Take a moment and ask yourself if you have ever taken any intellectual property home from my job, even if only for personal reference later.
Take a moment and ask yourself if you have ever taken any intellectual property home from my job, even if only for personal reference later. If so, you might want to set aside a few minutes to read this article.
In a recent issue of Vanity Fair, writer Michael Lewis tells the story of a programmer from Goldman Sachs who was sentenced to eight years in federal prison for stealing computer code. Aside from Fabulous Fab (also a Goldman Sachs employee), Sergey Aleynikov seems to be the only Wall Streeter to, um, actually suffer any consequences at all in the wake of bringing down the entire global financial system.
Lewis’ article, Did Goldman Sachs Overstep in Criminally Charging Its Ex-Programmer is a must-read for anyone working in technology, and in particular anyone who both works in technology and contributes to open source projects (and as a former coder, I took keen interest). However, I’d also go so far as to say that the article is a should- (if not must-) read for anyone who takes anything other than their brain with them when they move to a new company.
Here’s the situation as introduced by Lewis: “A month after ace programmer Sergey Aleynikov left Goldman Sachs, he was arrested. Exactly what he’d done neither the F.B.I., which interrogated him, nor the jury, which convicted him a year later, seemed to understand. But Goldman had accused him of stealing computer code, and the 41-year-old father of three was sentenced to eight years in federal prison.”

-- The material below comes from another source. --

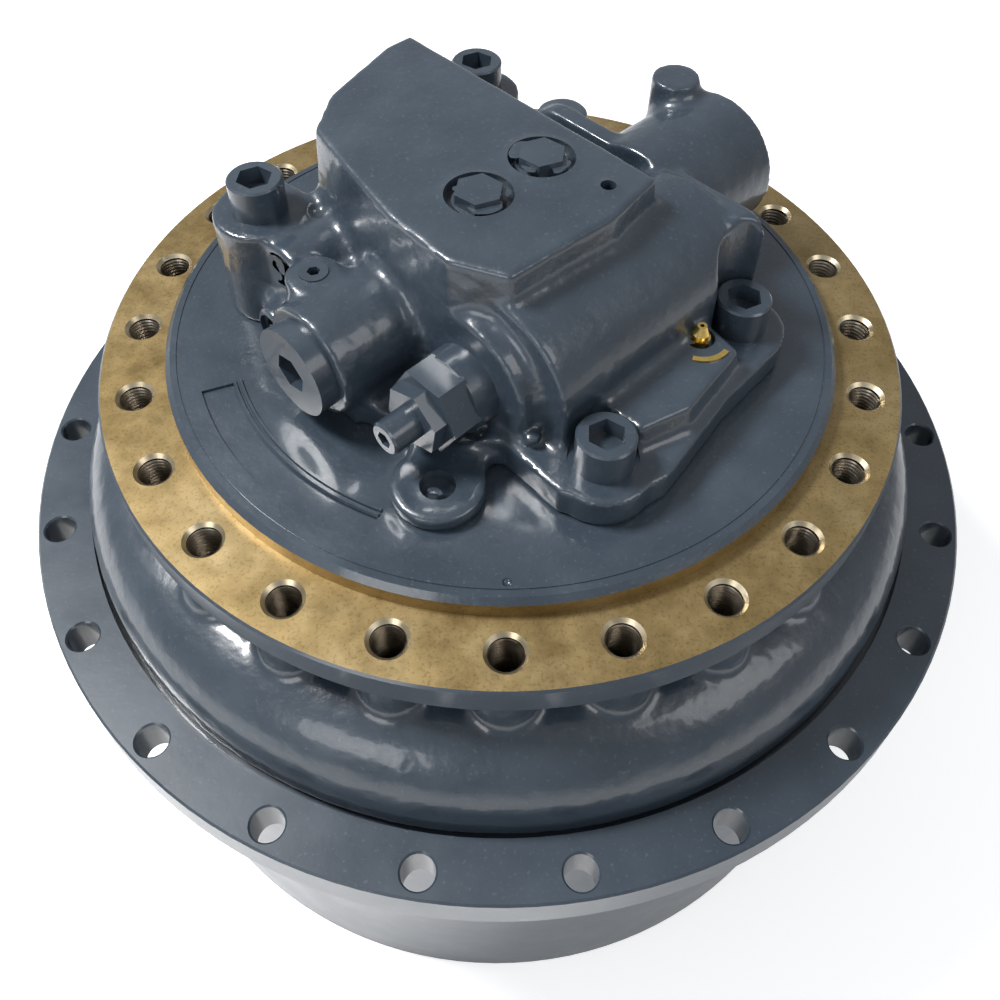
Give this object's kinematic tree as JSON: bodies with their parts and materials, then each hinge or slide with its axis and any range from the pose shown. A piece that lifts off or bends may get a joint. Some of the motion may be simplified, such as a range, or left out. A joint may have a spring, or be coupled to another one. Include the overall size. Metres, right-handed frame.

The super-summarized version of the message send by authorities is best described by one of the experts consulted by Lewis: “A guy got put in jail for taking something no one understood…Every tech programmer out there got the message: Take code and you could go to jail. It was huge.”
- Have I ever brought a document or process template from one company to another?
- Do I have samples at home of code I wrote for my job, even if only to refer to later as a reminder of how I solved a problem?
- Am I building a portfolio of material to show prospective employers?
- Do I have any examples of work I’ve completed (e.g., business case, marketing campaign, account plan, etc.)?
Is this a rather extreme example? Sure. Is it likely to happen to you? Probably not. Could it happen to you? You bet.